Rest in peace, Keith Flint

Keith Flint

Dear God. Please don’t let 2019 turn into another year like 2016, when celebrities dropped like flies and every time you saw a name trending on Twitter you started fearing the worse.

News has broken in the last hour that The Prodigy’s Keith Flint died this morning at his home in Essex. He was just 49. According to the Prodigy’s Liam Howlett, he had taken his own life.

It would be dishonest to claim that I was a Prodigy fan from the off, because I wasn’t and for much of the first half of the 1990s, I didn’t get much dance music. This was far more to do with me being a moody teenager, seeing boundaries that weren’t there, and nothing to do with the music itself (though the fact that I can’t dance for toffee may be something to do with it). I didn’t care much for these tracks at the time – I now recognise them as representative of much of the great dance music coming out of Britain then.

 

But The Prodigy – along with many other acts, such as The Orb, Underworld, Orbital, Leftfield and The Chemical Brothers changed my approach, along with the more down-tempo sounds of the likes of Massive Attack, Tricky and Portishead.  When I heard the news, there were so many songs I wanted to hear. Sure, they may have been the hits – but what hits they were.

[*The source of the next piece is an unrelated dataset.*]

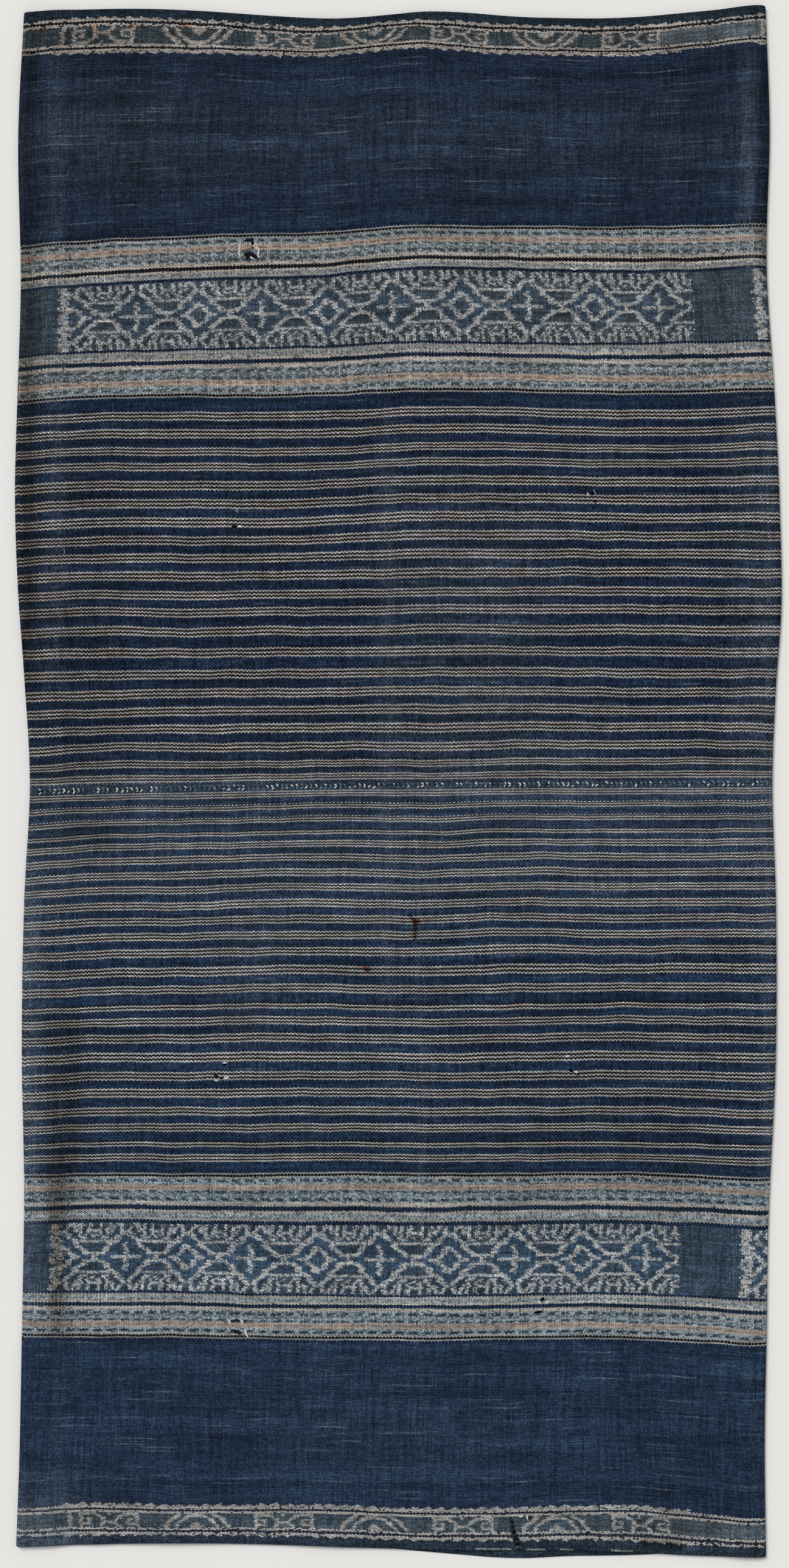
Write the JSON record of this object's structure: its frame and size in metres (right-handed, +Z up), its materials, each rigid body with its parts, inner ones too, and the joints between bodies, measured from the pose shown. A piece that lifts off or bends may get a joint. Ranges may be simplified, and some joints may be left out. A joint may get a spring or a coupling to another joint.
{
  "type": "ikat tube skirt cloth",
  "caption": "Handwoven warp ikat tube skirt cloth of joined loom lengths, pressed flat, with ikat bands, hook borders and pinstripes on indigo.",
  "frame": {"origin": "under the middle of the cloth's box, on the surface that it lies on", "axes": "+X to the right along the stripes, +Y towards the top hem, +Z up out of the cloth's front"},
  "size_m": [0.668, 1.3514, 0.0096],
  "materials": {
    "ikat_cotton": "matte handwoven cotton",
    "thread": "undyed handspun cotton thread"
  },
  "bodies": {
    "root": {"upper_panel": "ikat_cotton", "lower_panel": "ikat_cotton"}
  },
  "joints": []
}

The year after I left school, they topped the charts with ‘Firestarter,’ a song that blistered visually as much as sonically, with a video that was supposedly too scary to be shown on TV (the following year’s ‘Smack My Bitch Up’ would put it into some kind of perspective, along with Aphex Twin’s ‘Come To Daddy’ video).

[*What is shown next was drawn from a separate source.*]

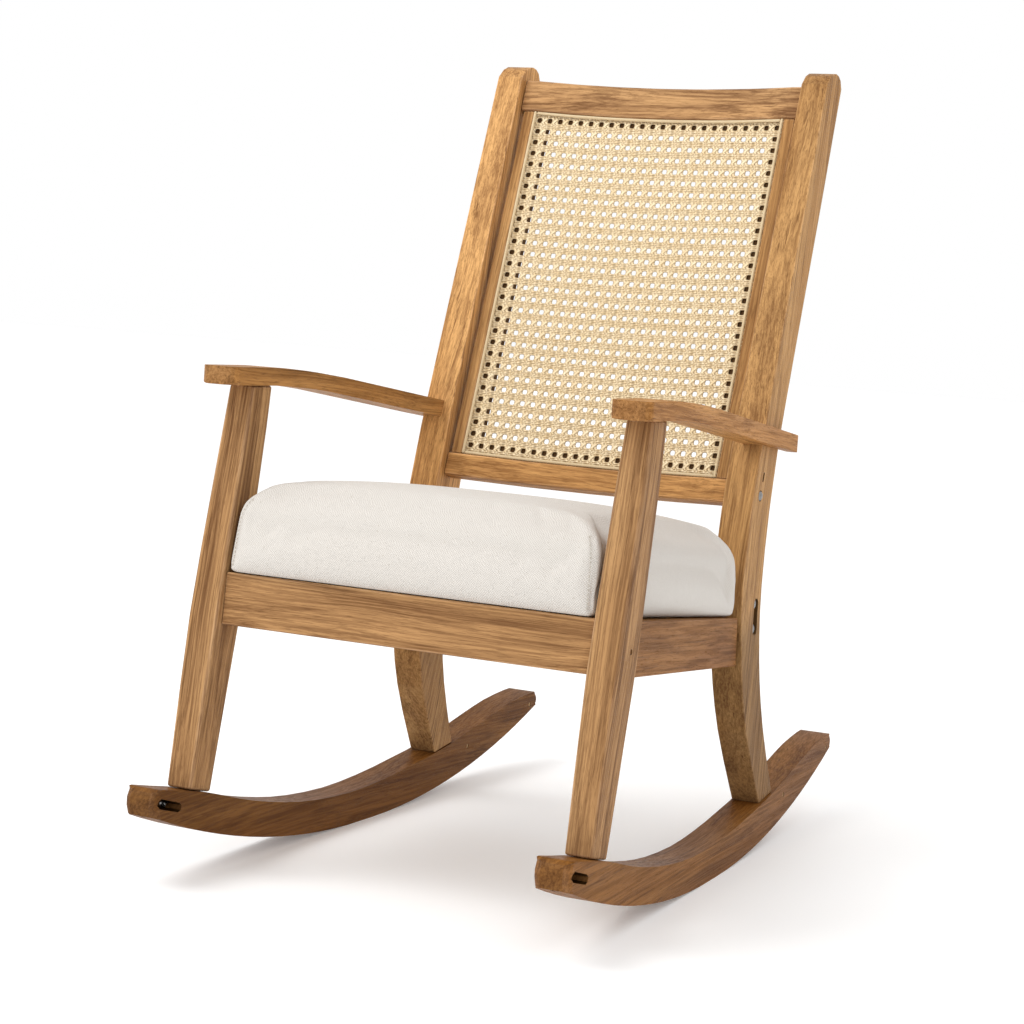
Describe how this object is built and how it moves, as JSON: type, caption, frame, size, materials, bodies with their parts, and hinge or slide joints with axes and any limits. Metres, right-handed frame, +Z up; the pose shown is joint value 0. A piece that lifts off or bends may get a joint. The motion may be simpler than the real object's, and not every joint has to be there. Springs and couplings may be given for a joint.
{
  "type": "rocking chair",
  "caption": "Wooden rocking chair with sawn posts on curved rockers, slim arms, a bowed cane back panel and a loose box seat cushion.",
  "frame": {"origin": "on the floor under the middle of the chair's outline, at rest on its rockers", "axes": "+Z up, the chair faces -Y, +X is the sitter's left"},
  "size_m": [0.5924, 1.0784, 1.0849],
  "materials": {
    "oak_light": "satin oiled oak, paler pinkish brown",
    "oak_warm": "satin oiled oak, golden brown",
    "oak_dark": "satin oiled oak, darker brown",
    "oak_hidden": "plain sanded oak, unfinished",
    "cane": "natural straw-coloured cane webbing",
    "spline_reed": "pale reed bead",
    "linen": "ivory slubby linen weave",
    "steel": "zinc plated"
  },
  "bodies": {
    "chair_frame": {"arm_dowel_left": "oak_hidden", "arm_dowel_right": "oak_hidden", "arm_left": "oak_warm", "arm_right": "oak_warm", "back_post_left": "oak_light", "back_post_right": "oak_light", "back_rail_bolt_left": "steel", "back_rail_bolt_right": "steel", "cane_panel": "cane", "cane_spline_left": "spline_reed", "cane_spline_lower": "spline_reed", "cane_spline_right": "spline_reed", "cane_spline_upper": "spline_reed", "cane_stile_left": "oak_light", "cane_stile_right": "oak_light", "corner_block_front_left": "oak_hidden", "corner_block_front_right": "oak_hidden", "corner_block_rear_left": "oak_hidden", "corner_block_rear_right": "oak_hidden", "crest_rail": "oak_light", "front_leg_left": "oak_light", "front_leg_right": "oak_light", "front_seat_rail": "oak_warm", "leg_plug_left": "oak_dark", "leg_plug_right": "oak_dark", "lower_back_rail": "oak_warm", "rear_rail_bolt_lower_left": "steel", "rear_rail_bolt_lower_right": "steel", "rear_rail_bolt_upper_left": "steel", "rear_rail_bolt_upper_right": "steel", "rear_seat_rail": "oak_warm", "rocker_left": "oak_dark", "rocker_pin_heel_left": "oak_dark", "rocker_pin_heel_right": "oak_dark", "rocker_pin_tail_left": "oak_dark", "rocker_pin_tail_right": "oak_dark", "rocker_right": "oak_dark", "rocker_screw_left": "steel", "rocker_screw_right": "steel", "seat_cleat_left": "oak_hidden", "seat_cleat_right": "oak_hidden", "seat_slat_1": "oak_hidden", "seat_slat_2": "oak_hidden", "seat_slat_3": "oak_hidden", "seat_slat_4": "oak_hidden", "seat_slat_5": "oak_hidden", "side_seat_rail_left": "oak_warm", "side_seat_rail_right": "oak_warm", "slat_screw_2_left": "steel", "slat_screw_2_right": "steel", "slat_screw_3_left": "steel", "slat_screw_3_right": "steel", "slat_screw_4_left": "steel", "slat_screw_4_right": "steel"},
    "cushion": {"seat_cushion": "linen"}
  },
  "joints": [
    {"name": "seat_cushion_lift", "type": "slide", "parent": "chair_frame", "child": "cushion", "axis": [0, 0.0863, 0.9963], "range_m": [0, 0.09]}
  ]
}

This was followed by the even-more exciting ‘Breathe’ which mixed Joy Division bass-lines, punk energy, seemingly several different styles of dance music (I was learning by now) and Keith Flint and Maxim leading this brilliant monster out of our stereos. Perhaps like Massive Attack, they were a British band who managed to combine so many different styles to produce something that was reflective of where Britain’s many tribes were coming from and how they had come together.

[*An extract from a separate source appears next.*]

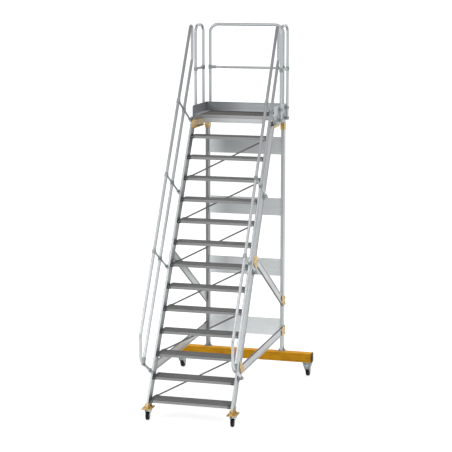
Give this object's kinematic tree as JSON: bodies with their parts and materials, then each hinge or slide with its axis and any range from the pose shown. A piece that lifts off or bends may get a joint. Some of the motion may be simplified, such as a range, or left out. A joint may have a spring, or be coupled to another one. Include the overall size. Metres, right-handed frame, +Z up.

Frustratingly, the only time I saw them live was at Glastonbury in 1997. Keith was on fine form, even if the electrics gave out after the second song, and Dennis Pennis had to keep things going by singing to the crowd in Hebrew (no, really). I headed off to China a couple of days later, but not before I picked up a copy of Fat Of the Land, their third album, released the Monday after Glastonbury. Perhaps I drifted apart from The Prodigy after this period – I didn’t much care for the ‘Baby’s Got A Temper’ single in 2002 or the Always Outnumbered Never Outgunned album from 2004 (which didn’t feature Keith), but my interest was reignited with 2009’s Invaders Must Die album and listening to two of the singles from this album again, they deserve to be shared. What also struck me as interesting – I was teaching by this time – was how many of the kids I taught loved The Prodigy, too.

I never met Keith Flint, but according to those he was a lovely guy, and always very appreciative of the crew who worked with The Prodigy. His death, seemingly from suicide, is heartbreakingly sad, but he leaves behind some utterly awesome music.